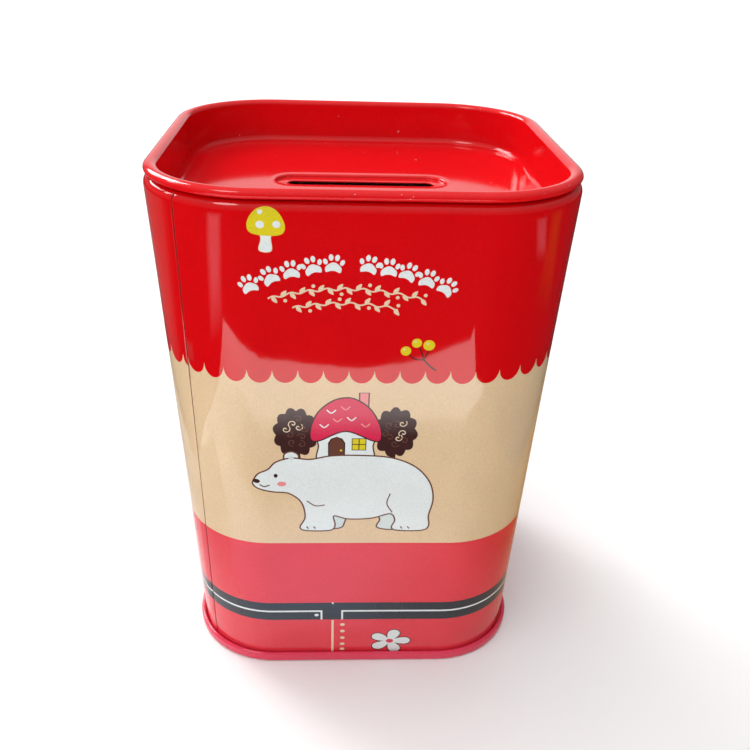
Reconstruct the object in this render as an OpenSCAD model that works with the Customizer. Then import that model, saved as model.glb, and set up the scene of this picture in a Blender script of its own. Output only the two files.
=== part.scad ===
// Tapered tin money box: a lock-seamed sheet body, a double-seamed bottom end
// and a plug lid with a coin slot. Millimetres, +Z up, front facing -Y.
// The origin is the centre of the footprint on the surface that the box stands on.

/* [Box] */
// Overall height, from the foot of the bottom seam to the top of the lid bead
total_h = 113.25; // [100:0.05:130]
// Outer width of the body at its shoulder
top_w = 85; // [80:1:92]
// Outer width of the body just above the bottom seam
bottom_w = 73.8; // [68:0.2:78]
// Outer corner radius at the shoulder
top_corner_r = 22.4; // [18:0.2:26]
// Outer corner radius just above the bottom seam
bottom_corner_r = 18; // [15:0.2:22]
// Outer radius of the curve that turns the wall in at the shoulder
shoulder_r = 1.9; // [1.5:0.1:2.4]
// Tinplate thickness
sheet_t = 0.3; // [0.24:0.02:0.32]

/* [Bottom seam] */
// Height of the double seam band
seam_h = 2.3; // [2.2:0.1:3.4]
// Height of the bottom panel above the foot of the seam
panel_lift = 3.2; // [2.8:0.2:5]

/* [Lid] */
// Depth of the lid's recess below the top of its bead
recess_depth = 9.85; // [8:0.05:14]
// Outer width of the oval curled bead round the lid
bead_w = 2.7; // [1.8:0.1:2.8]
// Outer height of that bead
bead_h = 1.95; // [1.6:0.05:2.4]
// Length of the coin slot
slot_l = 32; // [28:1:36]
// Width of the coin slot
slot_w = 3; // [2.5:0.1:3.5]
// How far the slot lies behind the middle of the lid
slot_back = 1.8; // [0:0.2:4]
// Depth of the sunk panel round the slot
slot_panel_depth = 0.7; // [0.5:0.1:0.9]
// Margin of the sunk panel round the slot
slot_panel_margin = 2.8; // [2:0.2:4]

/* [Side seam] */
// Direction of the side seam, as degrees round the front left corner from the left wall
seam_angle = 42; // [25:1:65]
// Width of the folded seam on the inside
lock_w = 5; // [4:0.5:6]

/* [Hidden] */

gap = 0.08;                                   // room between faces that only touch
plug_gap = 0.15;                              // room between the lid's plug and the body's mouth
corner_steps = 9;                             // segments in each corner of the tapered body
arc_steps = 5;                                // segments in each quarter turn of a profile
lip_r = 0.5;                                  // outer radius of the turn from the shoulder to the hem
hem_h = 1.6;                                  // length of the hem that lines the mouth
shoulder_z = total_h - bead_h - 0.1;          // top of the shoulder, just under the lid's bead
curl_z = shoulder_z - shoulder_r;             // where the wall turns into the shoulder
wall_z = seam_h + 0.5;                        // where the wall starts to flare, just above the seam
mouth_half = top_w / 2 - shoulder_r - lip_r;  // half width of the mouth inside the hem
plug_half = mouth_half - plug_gap;            // half width of the lid's plug, outside
floor_z = total_h - recess_depth;             // top face of the lid's floor
top_centre = top_w / 2 - top_corner_r;        // corner centre at the shoulder
bottom_centre = bottom_w / 2 - bottom_corner_r; // corner centre at the seam
groove = 0.12;                                // depth of the line that the side seam shows outside
seam_start = wall_z + 0.01;                   // where the side seam's line and fold start
seam_stop = curl_z - hem_h - 1;               // and where they stop
lock_half = asin(lock_w / 2 / top_corner_r);  // half the side seam's angle inside

// ---- Profiles: outlines in [half width, height] -----------------------------------------

// A point at part t of the way from a to b
function mix(a, b, t) = a + (b - a) * t;

// How far up the tapered wall a height is, from 0 at the seam to 1 at the shoulder
function rise(z) = min(1, max(0, (z - wall_z) / (curl_z - wall_z)));

// Half width of the wall's outer face, and the corner's centre, at a height
function wall_half(z) = mix(bottom_w, top_w, rise(z)) / 2;
function corner_centre(z) = mix(bottom_centre, top_centre, rise(z));

// Points on an arc of a profile, both ends included
function arc(centre, r, from, to) =
    [for (k = [0:arc_steps * ceil(abs(to - from) / 90)])
        let (a = mix(from, to, k / (arc_steps * ceil(abs(to - from) / 90))))
        centre + r * [cos(a), sin(a)]];

// Points on an arc of a profile that is stretched to two radii
function oval_arc(centre, radii, from, to) =
    [for (p = arc([0, 0], 1, from, to)) centre + [radii[0] * p[0], radii[1] * p[1]]];

// A list without its first entry
function rest(list) = [for (k = [1:len(list) - 1]) list[k]];

// Direction at right angles to a path, at its point k
function across(path, k) =
    let (a = path[max(k - 1, 0)], b = path[min(k + 1, len(path) - 1)], d = (b - a) / norm(b - a))
    [-d[1], d[0]];

// Both faces of a sheet whose middle follows a path, as one outline
function sheet(path) = concat(
    [for (k = [0:len(path) - 1]) path[k] + across(path, k) * sheet_t / 2],
    [for (k = [len(path) - 1:-1:0]) path[k] - across(path, k) * sheet_t / 2]);

// Middle of the body's sheet: hook in the bottom seam, tapered wall, shoulder, lip, hem
wall_in = sheet_t / 2;
body_foot_z = sheet_t + gap + wall_in;
hook_r = (sheet_t + 2 * gap + sheet_t) / 2;
hook_x = bottom_w / 2 - wall_in + hook_r;
body_path = concat(
    [[hook_x + hook_r, seam_h - sheet_t - 3 * gap]],
    arc([hook_x, body_foot_z + hook_r], hook_r, 0, -180),
    [[bottom_w / 2 - wall_in, wall_z]],
    arc([top_w / 2 - shoulder_r, curl_z], shoulder_r - wall_in, 0, 90),
    rest(arc([mouth_half + lip_r, shoulder_z - lip_r], lip_r - wall_in, 90, 180)),
    [[mouth_half + wall_in, shoulder_z - lip_r - hem_h]]);

// Middle of the bottom end's sheet: panel, chuck wall, foot, seaming wall, hook
chuck_x = bottom_w / 2 - sheet_t - gap - wall_in;
outer_x = hook_x + hook_r + sheet_t + gap;
panel_r = 0.8;
foot_r = 0.5;
top_r = (outer_x - hook_x) / 2;
end_path = concat(
    [[chuck_x - 12, panel_lift - wall_in]],
    arc([chuck_x - panel_r, panel_lift - wall_in - panel_r], panel_r, 90, 0),
    arc([chuck_x + foot_r, wall_in + foot_r], foot_r, 180, 270),
    arc([outer_x - foot_r, wall_in + foot_r], foot_r, 270, 360),
    arc([outer_x - top_r, seam_h - wall_in - top_r], top_r, 0, 180),
    [[hook_x, body_foot_z + hook_r + sheet_t]]);

// Middle of the lid's sheet: floor, fillet, plug wall, curled bead
lid_wall_x = plug_half - wall_in;
fillet_r = 1.7;
curl = [bead_w / 2 - wall_in, bead_h / 2 - wall_in];
lid_path = concat(
    [[lid_wall_x - 14, floor_z - wall_in]],
    arc([lid_wall_x - fillet_r, floor_z - wall_in + fillet_r], fillet_r, -90, 0),
    oval_arc([lid_wall_x + curl[0], total_h - bead_h / 2], curl, 180, -120));

// ---- Shapes ----------------------------------------------------------------------------

// A square with round corners, from its half width and its corner centre
module rounded_square(half, centre) {
    square([2 * half, 2 * centre], center = true);
    square([2 * centre, 2 * half], center = true);
    for (x = [-1, 1], y = [-1, 1])
        translate([x * centre, y * centre]) circle(half - centre, $fn = 96);
}

// A profile carried round a square with round corners of one size
module ring(profile, centre) {
    for (turn = [0:3]) rotate(90 * turn) {
        translate([centre, centre, 0])
            rotate_extrude(angle = 90, $fn = 96)
                polygon([for (p = profile) [p[0] - centre, p[1]]]);
        translate([0, centre, 0]) rotate([90, 0, 0])
            linear_extrude(2 * centre) polygon(profile);
    }
}

// A slot with round ends, lying along X
module stadium(length, width, height) {
    linear_extrude(height) {
        square([length - width, width], center = true);
        for (x = [-1, 1]) translate([x * (length - width) / 2, 0]) circle(width / 2, $fn = 48);
    }
}

// Angles of the points round one corner; the front left one adds the side seam's edges
function corner_angles(corner) = corner == 2
    ? concat([for (k = [0:2]) seam_plain(k / 3)], seam_edges(), [for (k = [1:3]) seam_after(k / 3)])
    : [for (k = [0:corner_steps]) 90 * k / corner_steps];
function seam_plain(t) = mix(0, seam_angle - lock_half - 1, t);
function seam_after(t) = mix(seam_angle + lock_half + 1, 90, t);
function seam_edges() = [seam_angle - lock_half - 1, seam_angle - lock_half, seam_angle - 0.6, seam_angle,
                         seam_angle + 0.6, seam_angle + lock_half, seam_angle + lock_half + 1];

// What the side seam takes off the corner radius: a line outside, the folded layers inside
function seam_step(corner, angle, inside, z) =
    corner != 2 || z < seam_start || z > seam_stop ? 0
    : inside ? (abs(angle - seam_angle) <= lock_half + 0.1 ? 2 * sheet_t : 0)
    : abs(angle - seam_angle) < 0.1 ? groove : 0;

// One loop of the tapered body at a profile point
function body_loop(p, inside) =
    [for (corner = [0:3], angle = corner_angles(corner))
        let (c = corner_centre(p[1]),
             r = p[0] - c - seam_step(corner, angle, inside, p[1]),
             turn = 90 * corner,
             x = c + r * cos(angle),
             y = c + r * sin(angle))
        [x * cos(turn) - y * sin(turn), x * sin(turn) + y * cos(turn), p[1]]];

// Triangles that join loop after loop, and the last to the first
function skin_faces(loops, n) =
    [for (i = [0:loops - 1], j = [0:n - 1])
        let (a = i * n + j, b = i * n + (j + 1) % n,
             c = ((i + 1) % loops) * n + (j + 1) % n, d = ((i + 1) % loops) * n + j)
        each [[a, b, c], [a, c, d]]];

// ---- Sub-parts --------------------------------------------------------------------------

// The body's path, with points added on the tall wall where the side seam starts and stops
body_line = concat(
    [for (p = body_path) if (p[1] <= wall_z) p],
    [for (z = [seam_start, seam_stop, seam_stop + 0.3]) [wall_half(z) - wall_in, z]],
    [for (p = body_path) if (p[1] > wall_z) p]);

module body_shell() {
    outline = sheet(body_line);
    // The path runs from the hook up the wall, so its right-hand face is the outside.
    loops = [for (k = [0:len(outline) - 1]) body_loop(outline[k], k < len(body_line))];
    color([0.80, 0.07, 0.09])
        polyhedron(points = [for (l = loops) each l], faces = skin_faces(len(loops), len(loops[0])));
}

module bottom_end() {
    color([0.80, 0.16, 0.30]) {
        ring(sheet(end_path), bottom_centre);
        translate([0, 0, panel_lift - sheet_t])
            linear_extrude(sheet_t) rounded_square(chuck_x - 12, bottom_centre);
    }
}

module lid() {
    panel_l = slot_l + 2 * slot_panel_margin;
    panel_w = slot_w + 2 * slot_panel_margin;
    panel_z = floor_z - slot_panel_depth;
    color([0.84, 0.05, 0.07]) difference() {
        union() {
            ring(sheet(lid_path), top_centre);
            translate([0, 0, floor_z - sheet_t])
                linear_extrude(sheet_t) rounded_square(lid_wall_x - 14, top_centre);
            translate([0, slot_back, panel_z - sheet_t])
                stadium(panel_l + 2 * sheet_t, panel_w + 2 * sheet_t, slot_panel_depth);
        }
        translate([0, slot_back, panel_z]) stadium(panel_l, panel_w, slot_panel_depth + 1);
        translate([0, slot_back, panel_z - 1]) stadium(slot_l, slot_w, 3);
    }
}

body_shell();
bottom_end();
lid();
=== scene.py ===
"""Looks of the tapered tin money box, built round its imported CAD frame.

The printed wall is one mesh whose faces are cut along the edges of the print, so that every ink is its own
material and stays sharp in close-up. Shapes are worked out in millimetres and stored in metres.
"""
import math

import bmesh
import bpy
import numpy as np
from mathutils import Matrix, Vector
from mathutils.geometry import delaunay_2d_cdt


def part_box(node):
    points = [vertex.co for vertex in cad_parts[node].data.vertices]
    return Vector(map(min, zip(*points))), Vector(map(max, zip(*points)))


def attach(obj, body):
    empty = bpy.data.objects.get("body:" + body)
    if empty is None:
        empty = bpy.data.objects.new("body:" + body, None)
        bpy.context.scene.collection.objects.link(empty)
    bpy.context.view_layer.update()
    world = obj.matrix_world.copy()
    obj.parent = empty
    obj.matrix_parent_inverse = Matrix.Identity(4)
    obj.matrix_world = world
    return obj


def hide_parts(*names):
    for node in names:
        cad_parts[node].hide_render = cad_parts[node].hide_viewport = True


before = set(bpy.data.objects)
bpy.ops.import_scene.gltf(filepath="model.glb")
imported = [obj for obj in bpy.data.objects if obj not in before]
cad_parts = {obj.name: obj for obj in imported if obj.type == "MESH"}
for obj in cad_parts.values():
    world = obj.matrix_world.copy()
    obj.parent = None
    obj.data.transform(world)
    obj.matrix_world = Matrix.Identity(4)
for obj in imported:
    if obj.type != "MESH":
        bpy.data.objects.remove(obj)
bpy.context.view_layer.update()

MM = 0.001
TAU = 2 * math.pi


def high_corner(node):
    """A CAD node's highest corner, in millimetres."""
    return np.array(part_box(node)[1]) / MM


# ---- Sizes, in millimetres ----------------------------------------------------------------

body_high, end_high, lid_high = (high_corner(node) for node in ("body_shell", "bottom_end", "lid"))

SHEET = 0.3                              # tinplate thickness
MID = SHEET / 2                          # from the sheet's middle to either face
TOP_HALF = body_high[0]                  # half width at the shoulder
SEAM_HALF = end_high[0]                  # half width of the bottom seam
TOTAL_H = lid_high[2]
SHOULDER_Z = body_high[2]
PANEL_Z = end_high[2]                    # top of the bottom panel
SEAM_H = 2.3                             # height of the bottom seam
SEAM_GAP = 0.08                          # between the layers folded into it
SEAM_OUT = 1.14                          # how far the bottom seam stands out from the wall
BOTTOM_HALF = SEAM_HALF - SEAM_OUT
TOP_CORNER_R = 22.4
BOTTOM_CORNER_R = 18.0
TOP_CENTRE = TOP_HALF - TOP_CORNER_R
BOTTOM_CENTRE = BOTTOM_HALF - BOTTOM_CORNER_R
SHOULDER_R = 1.9                         # bend from the wall to the shoulder
LIP_R = 0.5                              # bend from the shoulder into the mouth
HEM_H = 1.6                              # how far the hem goes down inside the mouth
CURL_Z = SHOULDER_Z - SHOULDER_R         # where the wall starts to bend
WALL_Z = SEAM_H + 0.5                    # where the wall's taper starts
PANEL_FLAT = 34.4                        # half width of the bottom panel
MOUTH_HALF = TOP_HALF - SHOULDER_R - LIP_R
BEAD_W = 2.7                             # the lid's oval bead
BEAD_H = 1.95
RECESS_DEPTH = 9.85
FLOOR_Z = TOTAL_H - RECESS_DEPTH
FILLET_R = 1.7                           # bend from the lid's wall to its floor
LID_FLAT = 34.0                          # half width of the lid's flat floor
FLOOR_STEPS = 14                         # rings across that floor
SLOT_L = 32.0
SLOT_W = 3.0
SLOT_MARGIN = 2.8                        # flat margin of the sunk panel round the slot
SLOT_BACK = 1.8                          # how far the slot lies behind the middle of the lid
SLOT_DEPTH = 0.7                         # how far that panel is sunk

# ---- Places round the tin -----------------------------------------------------------------
# A place s is 0 at the front's centre, 1 at the right, 2 at the back and 3 at the left.

STRAIGHT = 0.272                         # the flat part of a side ends this far from its centre
SEAM_S = 3.4850                          # the side seam, in the front left corner
SEAM_LEAN = 0.058                        # how far its top leans to the right of its foot
LEAN_LEVEL = 0.40                        # how far up the wall it keeps its place
LEAN_REACH = 8                           # millimetres beside the seam that lean with it
S_MM = 72.0                              # about how many millimetres one unit of s is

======

• _Instructions to follow_
With the first line being the one containing "color([0.84, 0.05, 0.07])" and the last line the one containing "from mathutils.geometry import", transcribe exactly the lines above that fall in that range.

• _Solved problem_
    color([0.84, 0.05, 0.07]) difference() {
        union() {
            ring(sheet(lid_path), top_centre);
            translate([0, 0, floor_z - sheet_t])
                linear_extrude(sheet_t) rounded_square(lid_wall_x - 14, top_centre);
            translate([0, slot_back, panel_z - sheet_t])
                stadium(panel_l + 2 * sheet_t, panel_w + 2 * sheet_t, slot_panel_depth);
        }
        translate([0, slot_back, panel_z]) stadium(panel_l, panel_w, slot_panel_depth + 1);
        translate([0, slot_back, panel_z - 1]) stadium(slot_l, slot_w, 3);
    }
}

body_shell();
bottom_end();
lid();
=== scene.py ===
"""Looks of the tapered tin money box, built round its imported CAD frame.

The printed wall is one mesh whose faces are cut along the edges of the print, so that every ink is its own
material and stays sharp in close-up. Shapes are worked out in millimetres and stored in metres.
"""
import math

import bmesh
import bpy
import numpy as np
from mathutils import Matrix, Vector
from mathutils.geometry import delaunay_2d_cdt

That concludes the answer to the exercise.